Given exercise: Begin with the line that contains "Continue the three.js" and continue down through the line that contains "return node.outputs[output]"; reproduce those lines exactly and only those.

───── Data excerpts

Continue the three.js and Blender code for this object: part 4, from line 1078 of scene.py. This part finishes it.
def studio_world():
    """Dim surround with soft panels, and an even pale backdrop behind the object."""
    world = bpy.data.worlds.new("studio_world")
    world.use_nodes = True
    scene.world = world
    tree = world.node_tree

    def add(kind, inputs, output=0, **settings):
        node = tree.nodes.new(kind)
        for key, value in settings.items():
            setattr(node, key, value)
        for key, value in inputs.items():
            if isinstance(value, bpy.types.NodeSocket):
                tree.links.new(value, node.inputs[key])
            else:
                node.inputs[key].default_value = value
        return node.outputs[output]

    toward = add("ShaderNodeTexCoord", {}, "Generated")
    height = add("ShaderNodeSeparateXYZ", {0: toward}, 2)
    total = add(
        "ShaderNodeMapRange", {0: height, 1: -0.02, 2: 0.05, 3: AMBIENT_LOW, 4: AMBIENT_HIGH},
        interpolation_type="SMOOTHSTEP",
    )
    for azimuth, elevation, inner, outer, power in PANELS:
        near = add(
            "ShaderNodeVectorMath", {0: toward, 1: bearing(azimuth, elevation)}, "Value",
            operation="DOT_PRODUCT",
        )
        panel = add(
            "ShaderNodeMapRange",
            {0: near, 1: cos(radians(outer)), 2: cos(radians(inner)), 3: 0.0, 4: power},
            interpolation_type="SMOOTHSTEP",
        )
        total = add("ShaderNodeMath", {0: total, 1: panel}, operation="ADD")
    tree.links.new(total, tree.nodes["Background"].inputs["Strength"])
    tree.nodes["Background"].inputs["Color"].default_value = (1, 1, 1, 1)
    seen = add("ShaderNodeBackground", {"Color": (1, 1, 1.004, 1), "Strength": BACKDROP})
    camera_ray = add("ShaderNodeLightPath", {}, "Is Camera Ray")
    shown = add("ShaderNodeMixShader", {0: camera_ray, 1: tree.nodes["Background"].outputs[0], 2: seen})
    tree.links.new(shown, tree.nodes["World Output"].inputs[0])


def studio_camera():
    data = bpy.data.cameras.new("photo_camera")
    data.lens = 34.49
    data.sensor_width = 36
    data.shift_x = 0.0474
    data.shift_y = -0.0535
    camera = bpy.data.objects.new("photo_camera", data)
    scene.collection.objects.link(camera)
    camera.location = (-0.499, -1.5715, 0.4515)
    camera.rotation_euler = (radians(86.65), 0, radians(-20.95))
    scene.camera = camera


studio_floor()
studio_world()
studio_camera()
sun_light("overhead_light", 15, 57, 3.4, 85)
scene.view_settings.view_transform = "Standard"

──────────
───── Data excerpts

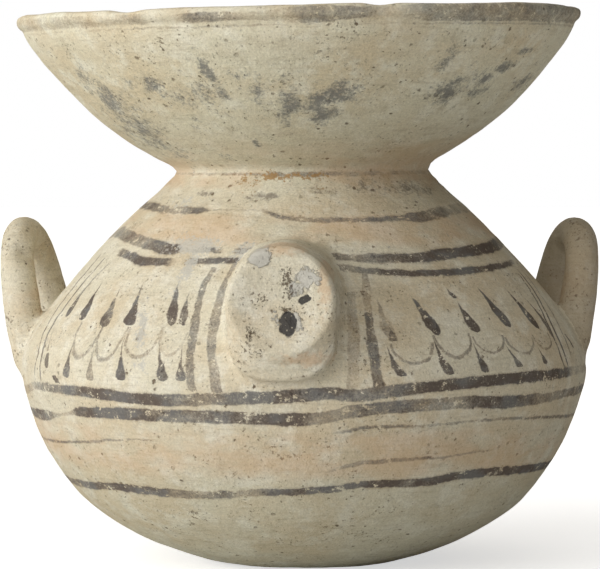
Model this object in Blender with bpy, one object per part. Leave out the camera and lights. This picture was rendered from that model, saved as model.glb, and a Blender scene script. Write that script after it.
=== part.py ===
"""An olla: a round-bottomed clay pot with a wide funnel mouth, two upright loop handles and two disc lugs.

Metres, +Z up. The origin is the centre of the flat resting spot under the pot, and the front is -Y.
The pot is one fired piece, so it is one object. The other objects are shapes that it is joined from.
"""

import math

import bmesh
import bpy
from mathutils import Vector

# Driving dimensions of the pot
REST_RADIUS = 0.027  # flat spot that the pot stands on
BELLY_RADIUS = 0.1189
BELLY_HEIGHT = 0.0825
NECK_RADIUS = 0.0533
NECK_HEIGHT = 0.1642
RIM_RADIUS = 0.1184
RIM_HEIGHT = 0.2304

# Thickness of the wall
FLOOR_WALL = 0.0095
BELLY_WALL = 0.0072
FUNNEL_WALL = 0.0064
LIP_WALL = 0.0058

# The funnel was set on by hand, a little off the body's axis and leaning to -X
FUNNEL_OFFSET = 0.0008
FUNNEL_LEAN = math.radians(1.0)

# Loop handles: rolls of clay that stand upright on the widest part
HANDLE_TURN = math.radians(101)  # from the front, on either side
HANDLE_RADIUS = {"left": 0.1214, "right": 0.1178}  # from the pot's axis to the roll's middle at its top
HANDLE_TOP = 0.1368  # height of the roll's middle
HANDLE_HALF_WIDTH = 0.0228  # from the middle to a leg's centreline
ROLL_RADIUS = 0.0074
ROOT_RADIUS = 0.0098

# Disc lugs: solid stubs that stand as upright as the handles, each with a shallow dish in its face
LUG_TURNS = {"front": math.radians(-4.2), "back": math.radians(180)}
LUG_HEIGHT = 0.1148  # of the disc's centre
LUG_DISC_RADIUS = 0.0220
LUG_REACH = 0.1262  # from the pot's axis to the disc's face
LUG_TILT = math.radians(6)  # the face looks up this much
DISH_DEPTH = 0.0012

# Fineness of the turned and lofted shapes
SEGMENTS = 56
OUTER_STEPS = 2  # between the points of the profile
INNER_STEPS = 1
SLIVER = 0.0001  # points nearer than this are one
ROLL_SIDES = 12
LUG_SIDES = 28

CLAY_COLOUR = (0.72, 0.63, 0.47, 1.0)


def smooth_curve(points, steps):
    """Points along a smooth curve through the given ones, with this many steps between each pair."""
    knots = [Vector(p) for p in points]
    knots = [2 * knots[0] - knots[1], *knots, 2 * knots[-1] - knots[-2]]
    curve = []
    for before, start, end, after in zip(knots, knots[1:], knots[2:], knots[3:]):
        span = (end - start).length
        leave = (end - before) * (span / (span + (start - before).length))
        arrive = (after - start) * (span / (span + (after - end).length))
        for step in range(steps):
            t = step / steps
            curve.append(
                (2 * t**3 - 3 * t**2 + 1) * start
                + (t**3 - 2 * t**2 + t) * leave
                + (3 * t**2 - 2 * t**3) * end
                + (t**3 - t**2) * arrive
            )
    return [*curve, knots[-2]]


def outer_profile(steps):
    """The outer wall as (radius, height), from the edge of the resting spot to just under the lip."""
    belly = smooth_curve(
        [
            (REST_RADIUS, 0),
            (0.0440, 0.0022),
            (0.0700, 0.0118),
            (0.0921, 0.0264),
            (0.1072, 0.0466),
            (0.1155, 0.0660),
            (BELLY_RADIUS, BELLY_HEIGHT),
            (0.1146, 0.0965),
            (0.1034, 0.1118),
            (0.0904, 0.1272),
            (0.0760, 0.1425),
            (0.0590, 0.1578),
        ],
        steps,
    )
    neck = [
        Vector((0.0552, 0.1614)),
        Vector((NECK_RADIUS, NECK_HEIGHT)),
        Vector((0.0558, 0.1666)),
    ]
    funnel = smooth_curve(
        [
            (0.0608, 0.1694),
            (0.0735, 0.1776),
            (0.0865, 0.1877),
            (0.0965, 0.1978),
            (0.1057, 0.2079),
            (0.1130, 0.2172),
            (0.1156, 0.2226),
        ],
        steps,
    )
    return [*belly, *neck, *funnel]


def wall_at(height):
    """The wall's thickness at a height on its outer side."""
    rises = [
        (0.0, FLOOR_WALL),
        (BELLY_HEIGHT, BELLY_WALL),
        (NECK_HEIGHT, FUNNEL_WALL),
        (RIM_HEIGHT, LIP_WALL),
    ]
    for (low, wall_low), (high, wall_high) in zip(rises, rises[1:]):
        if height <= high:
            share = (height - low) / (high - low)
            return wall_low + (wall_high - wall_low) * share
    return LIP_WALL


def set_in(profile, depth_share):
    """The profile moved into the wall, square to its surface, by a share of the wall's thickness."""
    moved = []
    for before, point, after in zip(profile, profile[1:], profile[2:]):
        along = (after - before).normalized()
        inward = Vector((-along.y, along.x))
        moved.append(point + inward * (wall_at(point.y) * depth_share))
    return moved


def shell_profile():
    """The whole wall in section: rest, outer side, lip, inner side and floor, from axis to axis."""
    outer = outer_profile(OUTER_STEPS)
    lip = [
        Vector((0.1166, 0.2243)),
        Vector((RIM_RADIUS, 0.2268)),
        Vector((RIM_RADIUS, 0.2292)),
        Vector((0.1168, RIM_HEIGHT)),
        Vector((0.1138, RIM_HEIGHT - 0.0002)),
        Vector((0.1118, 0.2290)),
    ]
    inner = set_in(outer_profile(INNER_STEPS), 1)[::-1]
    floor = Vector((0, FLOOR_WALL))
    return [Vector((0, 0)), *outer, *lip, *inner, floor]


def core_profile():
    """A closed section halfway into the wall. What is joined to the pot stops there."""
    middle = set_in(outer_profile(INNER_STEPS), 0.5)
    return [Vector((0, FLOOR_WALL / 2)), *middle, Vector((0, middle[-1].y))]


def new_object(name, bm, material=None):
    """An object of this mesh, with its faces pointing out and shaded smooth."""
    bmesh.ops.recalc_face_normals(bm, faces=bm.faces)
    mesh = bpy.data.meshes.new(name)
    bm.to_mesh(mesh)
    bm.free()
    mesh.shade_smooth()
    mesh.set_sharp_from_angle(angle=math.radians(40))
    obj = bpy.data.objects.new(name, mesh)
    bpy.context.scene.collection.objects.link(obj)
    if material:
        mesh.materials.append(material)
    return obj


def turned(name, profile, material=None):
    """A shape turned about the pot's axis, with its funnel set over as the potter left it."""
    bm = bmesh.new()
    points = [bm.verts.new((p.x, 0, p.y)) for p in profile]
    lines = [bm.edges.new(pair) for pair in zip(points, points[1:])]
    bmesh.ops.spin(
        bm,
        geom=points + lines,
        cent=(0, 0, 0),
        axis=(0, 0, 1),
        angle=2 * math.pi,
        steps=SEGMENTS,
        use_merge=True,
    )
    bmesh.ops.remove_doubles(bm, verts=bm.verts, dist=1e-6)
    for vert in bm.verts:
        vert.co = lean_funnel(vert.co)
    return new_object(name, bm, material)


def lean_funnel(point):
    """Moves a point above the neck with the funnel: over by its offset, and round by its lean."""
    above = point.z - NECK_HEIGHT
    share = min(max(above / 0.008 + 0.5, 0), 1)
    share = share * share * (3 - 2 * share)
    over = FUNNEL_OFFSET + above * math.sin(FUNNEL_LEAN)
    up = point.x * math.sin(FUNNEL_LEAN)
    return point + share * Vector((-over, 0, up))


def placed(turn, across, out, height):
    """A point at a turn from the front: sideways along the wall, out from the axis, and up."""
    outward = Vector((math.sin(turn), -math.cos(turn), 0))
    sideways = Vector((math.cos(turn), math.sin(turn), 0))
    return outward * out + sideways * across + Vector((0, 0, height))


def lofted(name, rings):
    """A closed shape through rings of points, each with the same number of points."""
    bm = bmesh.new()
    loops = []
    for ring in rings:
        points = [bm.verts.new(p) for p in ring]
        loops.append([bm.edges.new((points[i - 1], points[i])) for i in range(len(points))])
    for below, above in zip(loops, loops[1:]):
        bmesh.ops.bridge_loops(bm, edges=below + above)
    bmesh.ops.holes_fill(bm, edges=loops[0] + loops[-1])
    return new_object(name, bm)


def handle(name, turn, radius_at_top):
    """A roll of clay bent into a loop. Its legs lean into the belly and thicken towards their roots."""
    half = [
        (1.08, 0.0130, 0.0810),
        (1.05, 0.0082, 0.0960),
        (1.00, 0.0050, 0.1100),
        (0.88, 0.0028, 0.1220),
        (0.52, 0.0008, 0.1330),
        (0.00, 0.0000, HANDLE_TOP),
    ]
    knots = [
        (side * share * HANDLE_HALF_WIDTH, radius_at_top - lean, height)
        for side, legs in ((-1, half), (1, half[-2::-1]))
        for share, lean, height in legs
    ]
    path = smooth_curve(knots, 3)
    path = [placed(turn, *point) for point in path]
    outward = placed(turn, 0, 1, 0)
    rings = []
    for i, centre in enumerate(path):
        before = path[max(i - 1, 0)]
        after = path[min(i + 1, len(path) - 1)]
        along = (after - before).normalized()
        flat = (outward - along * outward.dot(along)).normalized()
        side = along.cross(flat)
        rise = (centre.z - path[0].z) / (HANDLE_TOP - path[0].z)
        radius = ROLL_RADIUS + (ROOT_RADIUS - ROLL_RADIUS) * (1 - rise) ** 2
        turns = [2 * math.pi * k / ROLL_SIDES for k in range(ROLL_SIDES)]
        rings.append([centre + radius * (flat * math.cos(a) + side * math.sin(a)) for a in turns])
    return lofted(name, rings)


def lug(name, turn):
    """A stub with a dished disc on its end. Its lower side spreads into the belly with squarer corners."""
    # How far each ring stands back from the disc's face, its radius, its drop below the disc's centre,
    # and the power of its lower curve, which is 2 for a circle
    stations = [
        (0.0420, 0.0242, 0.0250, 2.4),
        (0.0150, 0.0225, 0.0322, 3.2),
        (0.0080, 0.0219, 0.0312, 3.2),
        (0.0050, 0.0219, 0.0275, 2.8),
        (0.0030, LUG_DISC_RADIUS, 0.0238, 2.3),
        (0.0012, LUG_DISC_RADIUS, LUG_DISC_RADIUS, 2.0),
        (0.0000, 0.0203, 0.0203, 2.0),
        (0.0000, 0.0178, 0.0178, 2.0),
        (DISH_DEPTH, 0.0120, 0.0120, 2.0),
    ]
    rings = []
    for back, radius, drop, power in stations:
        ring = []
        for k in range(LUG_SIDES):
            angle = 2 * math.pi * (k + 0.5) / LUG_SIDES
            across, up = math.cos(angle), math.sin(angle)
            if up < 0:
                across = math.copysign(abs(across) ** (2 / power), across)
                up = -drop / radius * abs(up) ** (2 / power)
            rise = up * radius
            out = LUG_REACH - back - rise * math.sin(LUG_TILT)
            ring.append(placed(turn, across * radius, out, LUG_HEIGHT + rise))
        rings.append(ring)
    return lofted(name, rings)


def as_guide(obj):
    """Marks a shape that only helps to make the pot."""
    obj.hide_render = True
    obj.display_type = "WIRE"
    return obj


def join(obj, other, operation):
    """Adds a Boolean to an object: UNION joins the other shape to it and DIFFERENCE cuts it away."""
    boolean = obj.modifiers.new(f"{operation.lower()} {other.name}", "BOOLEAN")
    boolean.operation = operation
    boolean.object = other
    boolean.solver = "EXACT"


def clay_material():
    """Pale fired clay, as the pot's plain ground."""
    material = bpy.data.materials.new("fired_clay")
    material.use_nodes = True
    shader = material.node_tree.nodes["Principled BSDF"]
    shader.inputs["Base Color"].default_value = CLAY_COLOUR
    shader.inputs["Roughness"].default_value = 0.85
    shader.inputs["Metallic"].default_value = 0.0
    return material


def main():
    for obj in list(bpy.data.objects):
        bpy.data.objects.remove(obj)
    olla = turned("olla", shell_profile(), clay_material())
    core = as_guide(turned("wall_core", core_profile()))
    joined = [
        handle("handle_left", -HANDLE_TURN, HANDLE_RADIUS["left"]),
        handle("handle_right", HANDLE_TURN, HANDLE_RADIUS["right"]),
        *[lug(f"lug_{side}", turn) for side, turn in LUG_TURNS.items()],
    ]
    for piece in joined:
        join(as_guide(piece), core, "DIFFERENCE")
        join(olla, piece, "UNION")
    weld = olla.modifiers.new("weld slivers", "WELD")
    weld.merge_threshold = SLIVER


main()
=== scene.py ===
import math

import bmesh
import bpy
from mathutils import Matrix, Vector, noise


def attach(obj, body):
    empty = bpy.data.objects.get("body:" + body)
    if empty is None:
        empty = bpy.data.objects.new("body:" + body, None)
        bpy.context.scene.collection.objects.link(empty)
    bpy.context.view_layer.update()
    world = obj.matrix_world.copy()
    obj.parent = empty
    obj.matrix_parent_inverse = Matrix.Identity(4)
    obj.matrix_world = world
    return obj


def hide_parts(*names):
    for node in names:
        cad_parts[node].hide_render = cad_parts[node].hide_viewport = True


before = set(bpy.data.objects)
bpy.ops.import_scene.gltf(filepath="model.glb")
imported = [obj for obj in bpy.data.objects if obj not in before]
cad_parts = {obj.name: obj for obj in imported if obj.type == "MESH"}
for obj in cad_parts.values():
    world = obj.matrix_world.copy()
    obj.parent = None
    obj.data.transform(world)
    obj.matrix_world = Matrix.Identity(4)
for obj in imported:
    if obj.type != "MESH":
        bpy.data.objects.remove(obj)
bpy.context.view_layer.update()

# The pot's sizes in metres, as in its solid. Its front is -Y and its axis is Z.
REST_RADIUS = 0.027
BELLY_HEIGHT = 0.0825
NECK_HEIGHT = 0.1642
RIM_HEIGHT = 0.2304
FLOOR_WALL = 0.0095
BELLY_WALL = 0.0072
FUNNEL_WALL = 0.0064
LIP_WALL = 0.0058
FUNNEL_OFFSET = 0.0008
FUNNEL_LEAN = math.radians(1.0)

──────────

Full output:
Continue the three.js and Blender code for this object: part 4, from line 1078 of scene.py. This part finishes it.
def studio_world():
    """Dim surround with soft panels, and an even pale backdrop behind the object."""
    world = bpy.data.worlds.new("studio_world")
    world.use_nodes = True
    scene.world = world
    tree = world.node_tree

    def add(kind, inputs, output=0, **settings):
        node = tree.nodes.new(kind)
        for key, value in settings.items():
            setattr(node, key, value)
        for key, value in inputs.items():
            if isinstance(value, bpy.types.NodeSocket):
                tree.links.new(value, node.inputs[key])
            else:
                node.inputs[key].default_value = value
        return node.outputs[output]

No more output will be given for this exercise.